You can’t just escape from it. It doesn’t go away. But I really wish it would.

I thank you all for your comments and your emails. You have no idea how much I’ve appreciated them, and Steve as well. He is so completely touched that so many people out there care so much and have been touched by our loss. It’s been a real comfort to us. And I know some people would never dream about being so forthright with their experience and their pain deeming it to be a private time in life, but Steve and I are basically alone here in London with our grief. The telephone and the computer has been our main source of comfort, whether through the voices and emails of friends and families or comments and emails from strangers around the world. So thank you, thank you. It’s meant so much to us.

Danielle made a lovely and thoughtful suggestion that I select a charity in the UK and one in the US to which readers can make donations possibly in Oliver’s name. I think it is a wonderful idea, because anything that gets people to give money to a worthy cause is a great idea in my book. So after a lot of thinking, I have chosen Great Ormand Street Hospital for Children here in London. They were so wonderful to us and to Oliver; Steve and I will be eternally grateful to them for everything. He died there, but thousands of children that pass through the hospital’s door get well. Helping them would mean so much to Oliver’s memory.

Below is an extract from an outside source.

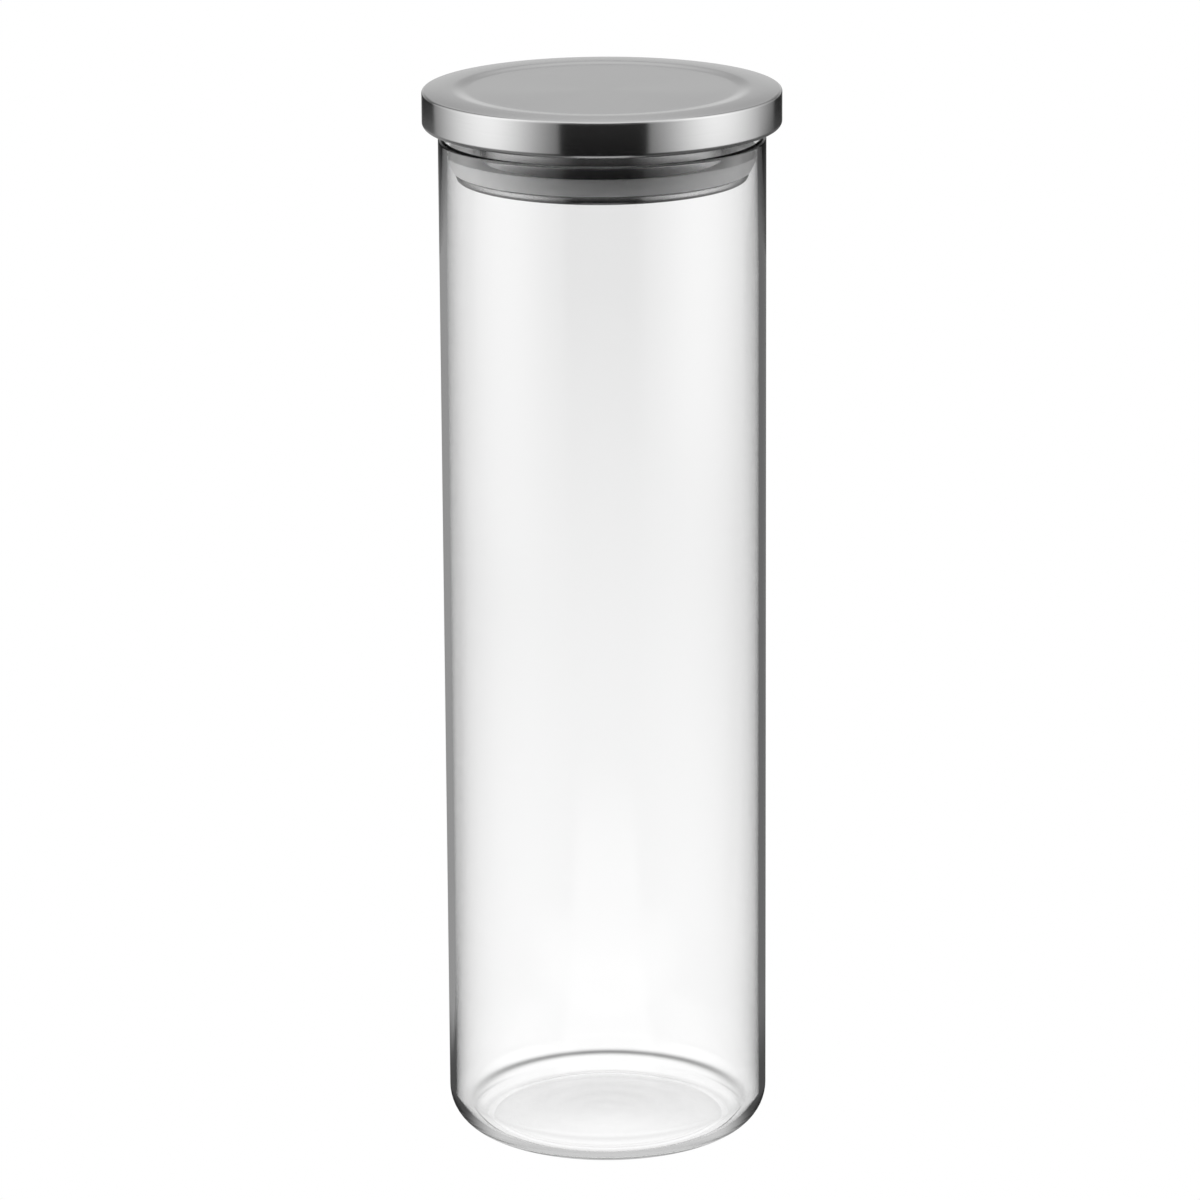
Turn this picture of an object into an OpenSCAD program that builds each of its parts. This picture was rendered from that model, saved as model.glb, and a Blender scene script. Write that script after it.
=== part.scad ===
// Tall round storage canister: a blown glass jar closed by a lid that plugs into its mouth.
// The lid is a brushed steel cap, a flanged steel neck under it, a steel dish that closes the neck
// and a silicone seal that sits round the neck, on the dish.
// Z is the axis of the jar, and z = 0 is the surface that it stands on.

/* [Jar] */
// Outer diameter of the glass
jar_d = 91.2; // [80:0.1:96]
// Height of the glass, from the table to the rim
jar_h = 288.8; // [120:0.1:340]
// Thickness of the side wall, which ends in a fully rounded rim
wall_t = 2; // [1.6:0.1:2.4]
// Outer radius of the corner at the foot
foot_r = 11; // [8:0.5:16]
// Inner radius of the corner at the floor
floor_r = 9; // [5:0.5:14]
// Thickness of the floor
floor_t = 2.2; // [2:0.1:5]
// Rise of the shallow hollow under the floor, at its centre
hollow_h = 0.8; // [0.2:0.1:1.5]
// Width of the flat ring that the jar stands on
stand_w = 1.6; // [1:0.1:3]

/* [Lid cap] */
// Diameter of the cap
cap_d = 100; // [98:0.1:110]
// Height of the cap, from its rolled hem to the highest ring of its top
cap_h = 10.5; // [9:0.1:16]
// Gap between the hem and the glass rim
rim_gap = 2.9; // [1:0.1:5]
// Thickness of the steel sheet of the cap
cap_t = 0.5; // [0.4:0.05:0.55]
// Radius of the edge round the top
edge_r = 0.8; // [0.6:0.1:1.5]
// Outer radius of the rolled hem at the foot of the skirt
hem_r = 1.5; // [1.2:0.1:1.8]
// Inner radius of the rolled hem
hem_in_r = 0.8; // [0.5:0.1:1]
// Diameter of the flat disc that is pressed into the top
disc_d = 74; // [66:0.5:78]
// Depth of that disc below the highest ring
step_h = 0.4; // [0.3:0.1:0.8]
// Fall of the top from its highest ring to its edge
crown_fall = 0.25; // [0.1:0.05:0.5]

/* [Lid neck and base] */
// Diameter of the neck under the cap
neck_d = 68.8; // [60:0.2:76]
// Diameter of the base, the dish that closes the neck
base_d = 82; // [76:0.1:82.6]
// Height of the base's wall
base_h = 2.5; // [1.6:0.1:3]
// Thickness of the steel sheet of the neck and the base
sheet_t = 0.5; // [0.4:0.1:0.6]
// Radius of the corner at the base's bottom
base_r = 1; // [0.8:0.1:1.4]

/* [Seal] */
// Running gap between the seal's lip and the bore of the jar
lip_gap = 0.2; // [0.1:0.1:0.5]
// Depth of the lip's free edge below the glass rim
lip_drop = 3.9; // [3:0.1:5]
// Height of the lip, from its root to its free edge
lip_h = 5.1; // [4:0.1:5.5]
// Height of the seal's body above the base
body_h = 3; // [2:0.1:3.2]

/* [Hidden] */
$fn = 180;
ARC_STEPS = 10;

// Jar
jar_r = jar_d / 2;
bore_r = jar_r - wall_t;
rim_r = wall_t / 2;
stand_out_r = jar_r - foot_r;
stand_in_r = stand_out_r - stand_w;
HOLLOW_STEPS = 12;

// Levels and radii of the cap
hem_z = jar_h + rim_gap;
top_z = hem_z + cap_h;
cap_r = cap_d / 2;
leaf_h = 2.7;
leaf_z = hem_z + leaf_h;
leaf_in_r = cap_r - hem_r - hem_in_r;
disc_r = disc_d / 2;
step_w = 5;
crest_r = disc_r + step_w;
edge_top_z = top_z - crown_fall;
TOP_STEPS = 8;

// Levels and radii of the seal, whose body fills the base round the neck
lip_z = jar_h - lip_drop;
root_z = lip_z - lip_h;
lip_out_r = bore_r - lip_gap;
lip_edge_t = 0.5;
root_r = 0.5;
root_reach = 0.9;
body_inset = 0.4;
LEAN_POWER = 1.6;
LIP_STEPS = 10;

// Levels and radii of the neck and the base; the hem holds the neck's upper flange
neck_r = neck_d / 2;
base_out_r = base_d / 2;
base_in_r = base_out_r - sheet_t;
root_out_r = base_out_r + root_reach;
base_z = root_z - base_h;
flange_gap = 0.1;
flange_r = cap_r - cap_t - flange_gap;
foot_flange_z = base_z + sheet_t;
corner_gap = 0.2;
foot_flange_r = base_out_r - base_r - corner_gap;

// Points on an arc in the plane of a profile, from one angle to another
function arc(centre_r, centre_z, radius, from, to) =
    [for (i = [0:ARC_STEPS])
        let (a = from + (to - from) * i / ARC_STEPS)
            [centre_r + radius * cos(a), centre_z + radius * sin(a)]];

// Smooth rise from 0 to 1 as t goes from 0 to 1
function smooth(t) = (1 - cos(180 * t)) / 2;

// Shallow dome of the floor: its rise at radius r
function dome(r) = hollow_h * (1 - smooth(min(1, r / stand_in_r)));

function dome_points(z, from_r, to_r) =
    [for (i = [0:HOLLOW_STEPS])
        let (r = from_r + (to_r - from_r) * i / HOLLOW_STEPS)
            [r, z + dome(r)]];

// Soft step from the disc up to the crest of the cap's top, at a depth below its surface
function step_points(depth) =
    [for (i = [0:TOP_STEPS])
        let (t = i / TOP_STEPS)
            [disc_r + step_w * t, top_z - depth - step_h * (1 - smooth(t))]];

// Ring from the crest out to the edge, which falls quicker and quicker
function crown_points(depth) =
    [for (i = [1:TOP_STEPS - 1])
        let (t = i / TOP_STEPS)
            [crest_r + (cap_r - edge_r - crest_r) * t, top_z - depth - crown_fall * t * t]];

function reversed(points) = [for (i = [len(points) - 1:-1:0]) points[i]];

// Face of the lip from its root to its free edge: it leans out, quickly at first
function lip_face(t, thickness) =
    let (lean = 1 - pow(1 - t, LEAN_POWER))
        [root_out_r + (lip_out_r - root_out_r) * lean - thickness,
         root_z + root_r + (lip_h - root_r) * t];

module revolve(profile) {
    rotate_extrude() polygon(profile);
}

module glass_jar() {
    color([0.85, 0.9, 0.9, 0.35])
        revolve(concat(
            dome_points(0, 0, stand_in_r),
            arc(stand_out_r, foot_r, foot_r, -90, 0),
            arc(jar_r - rim_r, jar_h - rim_r, rim_r, 0, 180),
            arc(bore_r - floor_r, floor_t + floor_r, floor_r, 0, -90),
            reversed(dome_points(floor_t, 0, bore_r - floor_r - 0.01))
        ));
}

module lid_cap() {
    color("silver")
        revolve(concat(
            [[0, top_z - step_h]],
            step_points(0),
            crown_points(0),
            arc(cap_r - edge_r, edge_top_z - edge_r, edge_r, 90, 0),
            arc(cap_r - hem_r, hem_z + hem_r, hem_r, 0, -90),
            arc(leaf_in_r + hem_in_r, hem_z + hem_in_r, hem_in_r, -100, -180),
            [[leaf_in_r, leaf_z], [cap_r - cap_t, leaf_z]],
            arc(cap_r - edge_r, edge_top_z - edge_r, edge_r - cap_t, 0, 90),
            reversed(crown_points(cap_t)),
            reversed(step_points(cap_t)),
            [[0, top_z - step_h - cap_t]]
        ));
}

module lid_neck() {
    neck_in_r = neck_r - sheet_t;
    color("lightgray")
        revolve([
            [neck_in_r, foot_flange_z],
            [foot_flange_r, foot_flange_z], [foot_flange_r, foot_flange_z + sheet_t],
            [neck_r, foot_flange_z + sheet_t], [neck_r, leaf_z],
            [flange_r, leaf_z], [flange_r, leaf_z + sheet_t],
            [neck_in_r, leaf_z + sheet_t]
        ]);
}

module lid_base() {
    corner_z = base_z + base_r;
    color("lightgray")
        revolve(concat(
            [[0, base_z]],
            arc(base_out_r - base_r, corner_z, base_r, -90, 0),
            [[base_out_r, root_z], [base_in_r, root_z]],
            arc(base_out_r - base_r, corner_z, base_r - sheet_t, 0, -90),
            [[0, foot_flange_z]]
        ));
}

module seal_ring() {
    body_z = foot_flange_z + sheet_t;
    body_top_z = root_z + body_h;
    color("whitesmoke")
        revolve(concat(
            [[neck_r, body_z], [base_in_r, body_z], [base_in_r, root_z]],
            arc(root_out_r - root_r, root_z + root_r, root_r, -90, 0),
            [for (i = [1:LIP_STEPS]) lip_face(i / LIP_STEPS, 0)],
            [for (i = [LIP_STEPS:-1:LIP_STEPS / 2])
                lip_face(i / LIP_STEPS, lip_edge_t + (1 - i / LIP_STEPS))],
            [[base_out_r - body_inset, body_top_z], [neck_r, body_top_z]]
        ));
}

glass_jar();
lid_cap();
lid_neck();
lid_base();
seal_ring();
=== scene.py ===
"""Visual model of a tall glass storage canister with a brushed steel lid.

Every piece is a turned shape round Z, so each is a closed profile of (radius, height)
points, in metres, that lathe() spins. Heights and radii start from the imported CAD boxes.
"""
import math

import bpy
from mathutils import Matrix, Vector


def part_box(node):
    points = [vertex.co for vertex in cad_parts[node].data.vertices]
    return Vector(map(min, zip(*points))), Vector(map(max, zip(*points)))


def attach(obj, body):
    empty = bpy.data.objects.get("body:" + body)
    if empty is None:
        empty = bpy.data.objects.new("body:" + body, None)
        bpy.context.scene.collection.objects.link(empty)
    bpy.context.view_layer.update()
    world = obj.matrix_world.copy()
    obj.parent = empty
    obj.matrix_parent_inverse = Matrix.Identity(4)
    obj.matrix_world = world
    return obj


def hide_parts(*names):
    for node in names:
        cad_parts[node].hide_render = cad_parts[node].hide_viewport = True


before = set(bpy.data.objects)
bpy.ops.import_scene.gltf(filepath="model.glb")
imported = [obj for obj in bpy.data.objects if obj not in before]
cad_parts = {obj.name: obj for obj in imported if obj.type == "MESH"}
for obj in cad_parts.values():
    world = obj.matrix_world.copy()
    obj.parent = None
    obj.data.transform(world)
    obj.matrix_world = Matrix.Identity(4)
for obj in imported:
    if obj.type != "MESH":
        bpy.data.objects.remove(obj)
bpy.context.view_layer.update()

MM = 0.001
SEGMENTS = 384
ARC_STEP_DEG = 6.0
FINE_STEP_DEG = 1.5

# --- Sizes, from the CAD boxes and the wall thicknesses ---------------------------------
jar_low, jar_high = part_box("glass_jar")
cap_low, cap_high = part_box("lid_cap")
neck_low, neck_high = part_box("lid_neck")
base_low, base_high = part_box("lid_base")
seal_low, seal_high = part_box("seal_ring")

JAR_R = jar_high[0]
JAR_H = jar_high[2]
WALL_T = 2.0 * MM
BORE_R = JAR_R - WALL_T
RIM_R = WALL_T / 2
FOOT_R = 11.0 * MM
FLOOR_R = 9.0 * MM
FLOOR_T = 2.2 * MM
HOLLOW_H = 0.8 * MM
FLOOR_RINGS = ((38.6 * MM, 0.4 * MM, -0.25 * MM), (33.4 * MM, 0.9 * MM, 0.16 * MM))
RIPPLE_H = 0.012 * MM
RIPPLE_PITCH = 8.0 * MM
RIPPLE_OUT_R = 32.0 * MM
RIPPLE_FADE = 6.0 * MM
STAND_OUT_R = JAR_R - FOOT_R
STAND_W = 1.6 * MM
STAND_IN_R = STAND_OUT_R - STAND_W

CAP_R = cap_high[0]
CAP_TOP = cap_high[2]
CAP_T = 0.5 * MM
EDGE_R = 0.8 * MM
HEM_Z = cap_low[2]
HEM_R = 1.5 * MM
HEM_IN_R = 0.8 * MM
LEAF_H = 2.7 * MM
LEAF_Z = HEM_Z + LEAF_H
DISC_R = 37.0 * MM
STEP_W = 5.0 * MM
STEP_H = 0.4 * MM
CREST_R = DISC_R + STEP_W
CROWN_FALL = 0.25 * MM
EDGE_TOP_Z = CAP_TOP - CROWN_FALL

NECK_R = 34.4 * MM
NECK_FOOT_Z = neck_low[2]
NECK_FILLET_R = 0.4 * MM
FLANGE_R = neck_high[0]
SHEET_T = 0.5 * MM

BASE_R = base_high[0]
BASE_Z = base_low[2]
BASE_TOP_Z = base_high[2]
BASE_CORNER_R = 1.0 * MM
CORNER_GAP = 0.2 * MM
NECK_FOOT_R = BASE_R - BASE_CORNER_R - CORNER_GAP

SEAL_TIP_Z = seal_high[2]
SEAL_TIP_R = seal_high[0]
SEAL_ROOT_Z = BASE_TOP_Z
SEAL_ROOT_REACH = 0.9 * MM
SEAL_ROOT_R = BASE_R + SEAL_ROOT_REACH
SEAL_CORNER_R = 0.5 * MM
SEAL_BODY_H = 3.0 * MM
SEAL_BODY_Z = SEAL_ROOT_Z + SEAL_BODY_H
SEAL_BODY_INSET = 0.4 * MM
SEAL_BODY_R = BASE_R - SEAL_BODY_INSET
SEAL_EDGE_T = 0.5 * MM
SEAL_THICKENING = 1.0 * MM
SEAL_LEAN_POWER = 1.6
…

If you would like to send a cheque/check on which you denote that it is meant to be a donation in memory of Oliver, the name you can use is Oliver Harry R-W, Feb 9-21, 2006. For privacy’s sake obviously, I am not giving our last names. You can send your check to:
Freepost LON20107
If it is the donation that is important to you, it is quite simple to log on to the site and donate online. They tell of many different ways to help the hospital.

It’s up to you all if you let me know whether or not you donate. The family liaison will let us know of donations that come in in honor of Oliver’s memory, those that have been denoted in such a way, that is.

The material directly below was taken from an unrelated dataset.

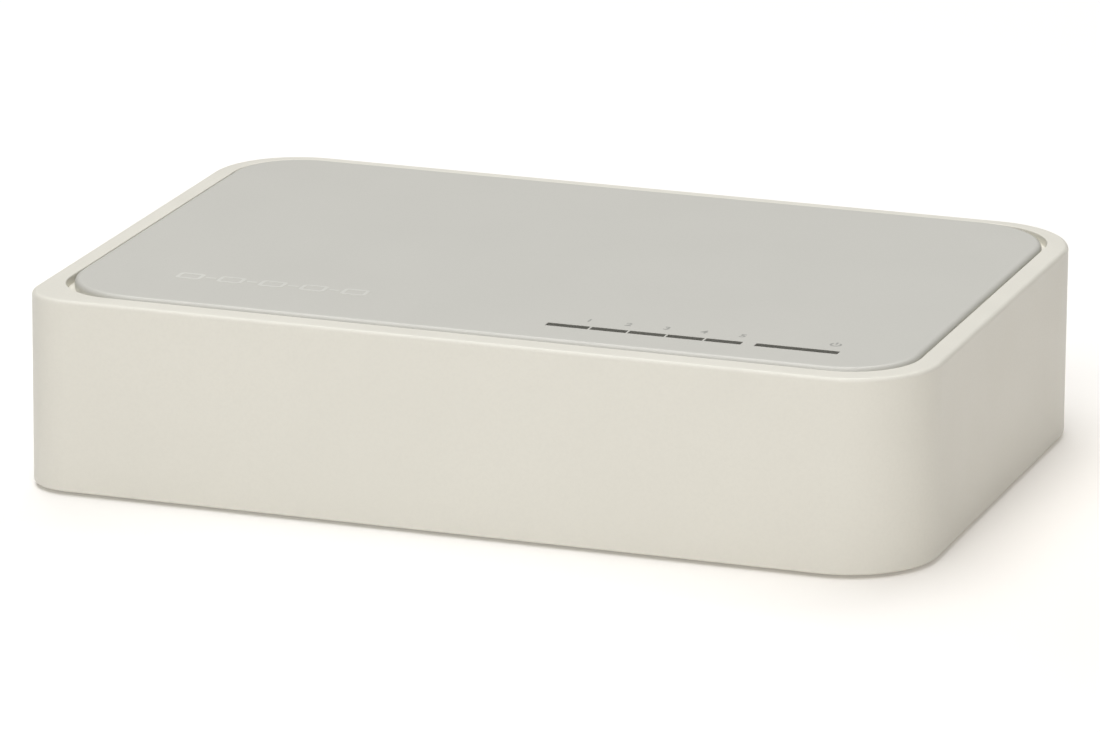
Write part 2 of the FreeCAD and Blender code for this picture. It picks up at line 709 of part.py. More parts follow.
# -------------------------------------------------------------------------------------- feet
for name, sx, sy in (
    ("foot_front_left", -1, -1), ("foot_front_right", 1, -1),
    ("foot_rear_left", -1, 1), ("foot_rear_right", 1, 1),
):
    b = piece(name, sx * D.foot_x, sy * D.foot_y)
    s = sketch(b, "FootOutline")
    circle(s, 0, 0, D.foot_radius)
    f = pad(b, "FootPad", s, D.foot_thick)
    fillet(b, "FootEdge", f, 0.3, at_height(0.0))

# -------------------------------------------------------------------------- label and screws
b = piece("rating_label")
s = sketch(b, "LabelOutline", offset=z_low + 0.05)
round_rect(s, -23.0, 0.0, 23.0, 22.0, (1.0, 1.0, 1.0, 1.0))
pad(b, "LabelSheet", s, 0.1)


def screw_group(name, places, head_at, head_r, head_t, shank_r, shank_l, point_up, drive):
    """Identical pan head screws as one group of solids."""
    parts = []
    sign = 1 if point_up else -1
    for k, (x, y) in enumerate(places):
        tag = "%s_%d" % (name, k + 1)
        head = DOC.addObject("Part::Cylinder", tag + "_head")
        bind(head, "Radius", head_r)
        bind(head, "Height", head_t)
        shank = DOC.addObject("Part::Cylinder", tag + "_shank")
        bind(shank, "Radius", shank_r)
        bind(shank, "Height", dim(shank_l) - 1.0)
        point = DOC.addObject("Part::Cone", tag + "_point")
        bind(point, "Radius1", shank_r if point_up else 0.25)
        bind(point, "Radius2", 0.25 if point_up else shank_r)
        bind(point, "Height", 1.0)
        recess_a = DOC.addObject("Part::Box", tag + "_drive_a")
        recess_b = DOC.addObject("Part::Box", tag + "_drive_b")
        head_at = dim(head_at)
        if point_up:
            z_head, z_shank = head_at - head_t, head_at
            z_point, z_drive = head_at + shank_l - 1.0, head_at - head_t - 0.5
        else:
            z_head, z_shank = head_at, head_at - shank_l + 1.0
            z_point, z_drive = head_at - shank_l, head_at + head_t - 0.9
        for o, z in ((head, z_head), (shank, z_shank), (point, z_point)):
            bind(o, "Placement.Base.x", x)
            bind(o, "Placement.Base.y", y)
            bind(o, "Placement.Base.z", z)
        for o, lx, ly in ((recess_a, drive, 0.5), (recess_b, 0.5, drive)):
            bind(o, "Length", lx)
            bind(o, "Width", ly)
            bind(o, "Height", 1.4)
            bind(o, "Placement.Base.x", dim(x) - lx / 2)
            bind(o, "Placement.Base.y", dim(y) - ly / 2)
            bind(o, "Placement.Base.z", z_drive)
        DOC.recompute()
        round_head = DOC.addObject("Part::Fillet", tag + "_round")
        round_head.Base = head
        z_round = z_head.v if point_up else (z_head + head_t).v
        ids = [
            i for i, e in enumerate(head.Shape.Edges, 1)
            if e.Closed and near(e.BoundBox.ZMin, z_round) and near(e.BoundBox.ZMax, z_round)
        ]
        round_head.Edges = [(i, 0.5, 0.5) for i in ids]
        body = DOC.addObject("Part::MultiFuse", tag + "_solid")
        body.Shapes = [round_head, shank, point]
        cross = DOC.addObject("Part::MultiFuse", tag + "_cross")
        cross.Shapes = [recess_a, recess_b]
        cut = DOC.addObject("Part::Cut", tag)
        cut.Base, cut.Tool = body, cross
        parts.append(cut)
    group = DOC.addObject("Part::Compound", name)
    group.Label = name
    group.Links = parts
    NODES.append(group)


screw_group(
    "case_screws",
    [(-D.case_screw_x, D.case_screw_y), (D.case_screw_x, D.case_screw_y)],
    z_low + 2.1, 2.4, 1.6, 1.25, 10.0, True, 2.6,
)
screw_group(
    "pcb_screws",
    [(-D.board_screw_x, D.board_screw_y), (D.board_screw_x, D.board_screw_y)],
    z_board, 2.0, 1.4, 0.95, 4.6, False, 2.2,
)

# -------------------------------------------------------------------------------- circuit board
b = piece("pcb")
s = sketch(b, "BoardOutline", offset=D.board_under)
round_rect(s, -43.0, -29.5, 43.0, in_d - 0.6, (2.5, 2.5, 2.5, 2.5))
pad(b, "Board", s, D.board_thick)
s = sketch(b, "BoardHoles", offset=z_board)
circle(s, -D.board_screw_x, D.board_screw_y, 1.2)
circle(s, D.board_screw_x, D.board_screw_y, 1.2)
circle(s, -40.4, 12.0, 1.0)
circle(s, 39.9, 13.0, 1.0)
circle(s, D.port_middle - 1.5 * D.port_pitch, 28.0, 1.6)
circle(s, D.port_middle + 1.5 * D.port_pitch, 28.0, 1.6)
box_around(s, D.inlet_middle, 23.5, 2.4, 0.9)
box_around(s, D.inlet_middle, 26.1, 2.4, 0.9)
pocket(b, "BoardHoleCut", s)
lead_y = jack_rear + 0.8
s = sketch(b, "FirstWireHole", offset=z_board)
circle(s, PORT_X[0] - 3.5 * D.wire_pitch, lead_y, 0.36)
f = pocket(b, "FirstWireHoleCut", s)
multi = b.newObject("PartDesign::MultiTransform", "WireHoleGrid")
multi.Originals = [f]
one = b.newObject("PartDesign::LinearPattern", "WireHoleRow")
one.Direction = (s, ["H_Axis"])
one.Mode = "Extent"
one.Length = (7 * D.wire_pitch).v
bind(one, "Length", 7 * D.wire_pitch)
one.Occurrences = 8
two = b.newObject("PartDesign::LinearPattern", "PortRow")
two.Direction = (s, ["H_Axis"])
two.Mode = "Extent"
two.Length = (4 * D.port_pitch).v
bind(two, "Length", 4 * D.port_pitch)
two.Occurrences = 5
multi.Transformations = [one, two]
b.Tip = multi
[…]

As for a charity in the US, I have decided to go with the Children’s Hospital in Seattle, because had I been there, it is where Oliver would have gone. You can make a donation online and denote that it is in Oliver’s memory, and they can notify the person if you choose, but I will not be giving my address, so you can try to put my name, Rebecca R and email address . I am sure they will get to me.

You can also send in a check, which you accompany with this form.

Thank you all for your kindness and thoughtfulness. I know things will get easier once I get back to Seattle. And I will try to finish one of my other entries for posting tomorrow.

Song that will not leave my head: Baby of Mine, Dumbo soundtrack. I sang it to Oliver while he lay in the hospital bed covered in tubes. I felt a bit like Dumbo's mum when she cuddled her son with her trunk from the prison. It was as close as they could get to each other but they took comfort from it nonetheless. All of Oliver's tubes and such felt to me like Dumbo's mum's prison. I could hold his hand and caress his head, but I couldn't pick him up and pull him close to me like I wanted to so badly. Sometimes I wonder if those two last days would have been better spent with my son in my arms rather than lying under a blowup heating blanket.